A run of records

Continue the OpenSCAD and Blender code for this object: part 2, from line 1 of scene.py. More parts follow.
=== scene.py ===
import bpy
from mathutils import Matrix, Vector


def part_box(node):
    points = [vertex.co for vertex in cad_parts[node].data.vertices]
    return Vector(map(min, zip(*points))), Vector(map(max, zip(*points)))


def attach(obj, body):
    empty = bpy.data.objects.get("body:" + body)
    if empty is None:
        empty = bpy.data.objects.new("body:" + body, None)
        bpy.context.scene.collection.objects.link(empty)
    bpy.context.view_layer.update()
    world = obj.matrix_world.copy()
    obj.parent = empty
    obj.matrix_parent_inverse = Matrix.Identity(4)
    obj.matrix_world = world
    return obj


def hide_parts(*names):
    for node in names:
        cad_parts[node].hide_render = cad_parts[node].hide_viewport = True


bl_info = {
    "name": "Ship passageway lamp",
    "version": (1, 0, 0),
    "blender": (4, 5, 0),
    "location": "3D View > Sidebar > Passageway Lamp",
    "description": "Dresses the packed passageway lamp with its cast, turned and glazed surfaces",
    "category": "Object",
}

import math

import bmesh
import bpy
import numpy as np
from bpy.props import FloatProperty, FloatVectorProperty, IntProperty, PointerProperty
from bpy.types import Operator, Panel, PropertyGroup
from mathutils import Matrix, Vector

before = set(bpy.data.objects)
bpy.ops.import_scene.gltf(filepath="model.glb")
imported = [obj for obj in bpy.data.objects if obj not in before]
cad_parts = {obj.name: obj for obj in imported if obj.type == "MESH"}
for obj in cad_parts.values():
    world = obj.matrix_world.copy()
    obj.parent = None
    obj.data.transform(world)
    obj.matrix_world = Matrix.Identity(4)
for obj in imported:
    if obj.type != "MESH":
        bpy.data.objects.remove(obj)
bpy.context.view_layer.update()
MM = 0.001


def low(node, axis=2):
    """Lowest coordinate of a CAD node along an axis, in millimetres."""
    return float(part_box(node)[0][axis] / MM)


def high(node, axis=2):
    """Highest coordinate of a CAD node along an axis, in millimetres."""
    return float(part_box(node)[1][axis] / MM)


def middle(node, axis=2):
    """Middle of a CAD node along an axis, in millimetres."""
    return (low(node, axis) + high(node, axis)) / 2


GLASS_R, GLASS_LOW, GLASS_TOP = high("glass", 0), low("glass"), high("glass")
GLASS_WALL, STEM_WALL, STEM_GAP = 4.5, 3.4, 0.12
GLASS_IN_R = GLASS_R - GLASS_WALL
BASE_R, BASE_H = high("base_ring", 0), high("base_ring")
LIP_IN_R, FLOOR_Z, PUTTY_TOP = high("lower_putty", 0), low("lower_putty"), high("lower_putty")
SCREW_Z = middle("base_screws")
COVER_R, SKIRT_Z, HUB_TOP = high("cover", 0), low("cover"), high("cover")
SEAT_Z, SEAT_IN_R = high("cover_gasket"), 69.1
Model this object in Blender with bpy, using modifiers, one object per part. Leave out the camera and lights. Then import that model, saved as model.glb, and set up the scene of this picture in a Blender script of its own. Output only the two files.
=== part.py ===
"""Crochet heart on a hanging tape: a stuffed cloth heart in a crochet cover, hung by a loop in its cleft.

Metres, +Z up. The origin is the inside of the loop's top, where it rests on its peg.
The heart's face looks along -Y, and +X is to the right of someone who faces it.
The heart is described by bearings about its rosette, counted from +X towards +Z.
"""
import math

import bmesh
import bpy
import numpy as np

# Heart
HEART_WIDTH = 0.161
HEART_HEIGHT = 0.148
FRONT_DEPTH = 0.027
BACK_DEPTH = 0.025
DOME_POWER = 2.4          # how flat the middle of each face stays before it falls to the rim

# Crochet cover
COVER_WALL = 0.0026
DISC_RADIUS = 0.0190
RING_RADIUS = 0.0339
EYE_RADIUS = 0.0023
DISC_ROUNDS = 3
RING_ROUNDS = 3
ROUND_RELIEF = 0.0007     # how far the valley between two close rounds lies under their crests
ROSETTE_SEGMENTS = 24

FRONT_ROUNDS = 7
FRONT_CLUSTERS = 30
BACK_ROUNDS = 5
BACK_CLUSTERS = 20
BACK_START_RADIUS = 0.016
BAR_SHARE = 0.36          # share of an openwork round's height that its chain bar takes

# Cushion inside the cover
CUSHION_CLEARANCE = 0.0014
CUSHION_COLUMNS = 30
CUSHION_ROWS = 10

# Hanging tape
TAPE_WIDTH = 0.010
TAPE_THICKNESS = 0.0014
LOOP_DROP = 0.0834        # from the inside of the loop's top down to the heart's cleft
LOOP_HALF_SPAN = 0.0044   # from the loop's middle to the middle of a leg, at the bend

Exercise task
Retype the records above, but only those lines that fall between the line containing "obj.matrix_world = world" and the line containing "cad_parts[node].hide_render = cad_parts[node].hide_viewport", with both of those lines included, exactly as written.

Result for this exercise
    obj.matrix_world = world
    return obj


def hide_parts(*names):
    for node in names:
        cad_parts[node].hide_render = cad_parts[node].hide_viewport = True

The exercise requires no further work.